I have written before about how this is the most dangerous tool in manipulating public sentiment for elections. There are two main dimensions of this: promoting narratives and promoting individuals.
Narrative promotion
Imagine in an election the CIA wants to increase the votes for Party Z. It obtains direct cooperation or direct access to the systems of Meta (YouTube, Instagram), TikTok and Twitter (X). It adds some lines of code that instruct the algorithms to amplify content that contains positive sentiment about Z and negative sentiment about the other parties. Similarly, the algorithm is coded to deamplify (‘deboost’) negative content about Z and positive content about the other parties. Only if there isn’t enough of the kind of content the CIA wants to amplify will it be necessary to actually create through paid influencers, agents or bots. This kind of narrative promotion can be used for almost any kind of issue – including aspects of wars. (I will write about what’s been happening with the Iran war soon).
Promoting operatives
Promoting operatives this way is also remarkably simple: the key factor that needs to be manipulated is views. Even if someone’s content is fairly average, if you show it to 10million people there is a high chance of them getting thousands of followers as a result. Amplify any positive sentiment about the content, throw a few other operatives and bots into the mix, and very quickly you can create a viral phenomenon like Jiang Xueqin. This kind of strategy is even easier when someone already has a base in traditional media and a large following from that: like Tucker Carlson or Mehdi Hasan. There is much more real content to work with and much less chance of the amplification being detectable.

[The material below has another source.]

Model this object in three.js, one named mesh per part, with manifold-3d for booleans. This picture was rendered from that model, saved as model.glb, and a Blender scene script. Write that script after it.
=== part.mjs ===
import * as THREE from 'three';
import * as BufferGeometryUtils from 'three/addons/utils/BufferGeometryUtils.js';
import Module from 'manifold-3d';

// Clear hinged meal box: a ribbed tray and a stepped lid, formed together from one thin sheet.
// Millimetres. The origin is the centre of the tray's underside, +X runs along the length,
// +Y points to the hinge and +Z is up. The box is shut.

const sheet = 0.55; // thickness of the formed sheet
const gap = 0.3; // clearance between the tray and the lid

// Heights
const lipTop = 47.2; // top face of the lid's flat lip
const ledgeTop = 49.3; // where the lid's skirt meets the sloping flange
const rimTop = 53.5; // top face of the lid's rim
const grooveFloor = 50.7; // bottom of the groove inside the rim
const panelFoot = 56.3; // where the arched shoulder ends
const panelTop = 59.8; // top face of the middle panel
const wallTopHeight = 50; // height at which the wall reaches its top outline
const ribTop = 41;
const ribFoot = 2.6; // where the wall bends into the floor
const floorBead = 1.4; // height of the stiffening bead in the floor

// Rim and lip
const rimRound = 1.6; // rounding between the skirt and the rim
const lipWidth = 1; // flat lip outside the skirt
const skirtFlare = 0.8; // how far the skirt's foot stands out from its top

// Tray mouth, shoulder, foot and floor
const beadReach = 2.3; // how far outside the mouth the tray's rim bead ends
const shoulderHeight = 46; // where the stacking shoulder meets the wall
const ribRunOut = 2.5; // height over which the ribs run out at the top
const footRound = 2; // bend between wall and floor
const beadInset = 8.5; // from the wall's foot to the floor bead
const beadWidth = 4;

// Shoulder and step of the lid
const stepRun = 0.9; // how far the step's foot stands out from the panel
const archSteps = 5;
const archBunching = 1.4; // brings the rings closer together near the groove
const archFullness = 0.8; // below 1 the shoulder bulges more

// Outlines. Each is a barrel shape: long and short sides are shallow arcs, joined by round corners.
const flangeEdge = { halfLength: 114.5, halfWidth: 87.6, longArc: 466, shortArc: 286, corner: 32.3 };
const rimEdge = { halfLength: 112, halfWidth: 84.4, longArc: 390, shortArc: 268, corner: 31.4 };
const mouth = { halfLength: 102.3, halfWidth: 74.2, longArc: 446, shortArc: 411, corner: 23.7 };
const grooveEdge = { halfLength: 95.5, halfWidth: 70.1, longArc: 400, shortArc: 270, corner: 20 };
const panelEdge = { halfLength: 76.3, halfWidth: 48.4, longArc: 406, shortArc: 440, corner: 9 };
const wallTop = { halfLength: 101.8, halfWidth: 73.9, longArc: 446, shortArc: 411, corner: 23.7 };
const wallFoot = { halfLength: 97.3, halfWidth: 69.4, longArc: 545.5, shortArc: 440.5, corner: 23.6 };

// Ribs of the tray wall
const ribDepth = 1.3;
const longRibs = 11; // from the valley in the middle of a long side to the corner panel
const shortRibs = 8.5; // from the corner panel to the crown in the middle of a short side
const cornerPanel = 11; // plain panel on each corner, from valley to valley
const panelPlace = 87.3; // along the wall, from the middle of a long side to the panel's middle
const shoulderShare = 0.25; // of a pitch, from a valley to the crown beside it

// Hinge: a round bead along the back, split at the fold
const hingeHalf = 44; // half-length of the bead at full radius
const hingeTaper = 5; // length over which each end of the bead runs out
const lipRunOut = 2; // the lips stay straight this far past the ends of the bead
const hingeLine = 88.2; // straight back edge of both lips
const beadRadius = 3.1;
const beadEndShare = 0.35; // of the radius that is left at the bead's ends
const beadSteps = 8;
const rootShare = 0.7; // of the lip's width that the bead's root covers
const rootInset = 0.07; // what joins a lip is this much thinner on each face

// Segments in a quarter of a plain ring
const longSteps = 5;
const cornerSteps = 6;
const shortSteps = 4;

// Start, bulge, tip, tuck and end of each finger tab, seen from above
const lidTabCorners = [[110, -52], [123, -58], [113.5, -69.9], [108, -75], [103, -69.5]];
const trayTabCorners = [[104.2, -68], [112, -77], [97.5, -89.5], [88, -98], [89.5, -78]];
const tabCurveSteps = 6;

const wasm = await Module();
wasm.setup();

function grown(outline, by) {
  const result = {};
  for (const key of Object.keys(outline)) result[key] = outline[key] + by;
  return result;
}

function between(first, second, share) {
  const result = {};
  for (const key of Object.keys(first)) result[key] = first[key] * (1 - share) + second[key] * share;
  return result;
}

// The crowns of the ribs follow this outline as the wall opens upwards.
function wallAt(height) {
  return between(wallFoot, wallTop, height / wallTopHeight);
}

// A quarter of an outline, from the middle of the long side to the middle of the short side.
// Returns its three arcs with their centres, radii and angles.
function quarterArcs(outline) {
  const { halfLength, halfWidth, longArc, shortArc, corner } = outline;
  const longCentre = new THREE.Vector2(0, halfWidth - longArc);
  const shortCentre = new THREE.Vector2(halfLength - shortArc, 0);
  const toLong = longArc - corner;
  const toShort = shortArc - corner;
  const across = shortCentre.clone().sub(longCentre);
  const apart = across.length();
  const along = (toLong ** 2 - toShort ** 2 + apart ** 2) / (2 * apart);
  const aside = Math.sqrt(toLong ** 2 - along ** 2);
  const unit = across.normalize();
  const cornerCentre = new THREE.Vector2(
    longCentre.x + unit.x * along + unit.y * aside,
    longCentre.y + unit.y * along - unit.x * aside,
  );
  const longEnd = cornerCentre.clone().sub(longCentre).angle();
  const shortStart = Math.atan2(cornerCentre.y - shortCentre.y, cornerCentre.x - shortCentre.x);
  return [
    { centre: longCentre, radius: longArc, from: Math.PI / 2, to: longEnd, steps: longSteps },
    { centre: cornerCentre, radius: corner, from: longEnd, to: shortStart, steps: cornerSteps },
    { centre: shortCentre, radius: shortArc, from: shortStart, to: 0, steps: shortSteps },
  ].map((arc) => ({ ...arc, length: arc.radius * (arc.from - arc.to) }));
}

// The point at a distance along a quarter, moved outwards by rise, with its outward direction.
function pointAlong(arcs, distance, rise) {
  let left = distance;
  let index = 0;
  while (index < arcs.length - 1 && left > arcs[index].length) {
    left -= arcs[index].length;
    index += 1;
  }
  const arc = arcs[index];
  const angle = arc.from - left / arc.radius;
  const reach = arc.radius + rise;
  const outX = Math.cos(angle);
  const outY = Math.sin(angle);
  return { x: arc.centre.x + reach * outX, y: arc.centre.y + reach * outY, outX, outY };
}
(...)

All the major social media platforms are headquartered in the United States. Alan McLeod of Mint Press has documented how dozens, maybe hundreds, of ‘former’ US and UK intelligence operatives have been employed by these companies. It is obvious, therefore, that the only powers likely to be able to implement this kind of manipulation are countries in the Five Eyes intelligence network with the United States at its centre.2
How to combat and break through this manipulation is a difficult challenge. I believe it can be done. But getting the majority of people to understand the manipulation would actually be the bigger victory: if people understand how the manipulation works then it quickly starts to lose influence. Information is power and every person counts. Spread the word.
1 Another recent example is a channel called ‘Russians with Attitude’ which has just been deplatformed by Patreon. RWA has been overtly pro-Russian, but also often far more balanced than any Western media outlet I have watched. To try and get an accurate picture of what is going on in the Russia-Ukraine war, I rarely bother with mainstream media outlets which almost entirely peddle US deep state propaganda in Ukraine. Instead I compare and contrast pro-Russian and pro-Ukrainian social media channels; RWA has been one of the best and often admits to significant strategic losses or defeats on the Russian side.
2 The global tentacles of the Five Eyes network were exposed by Edward Snowden, including the tapping of global fibre-optic cables for mass surveillance.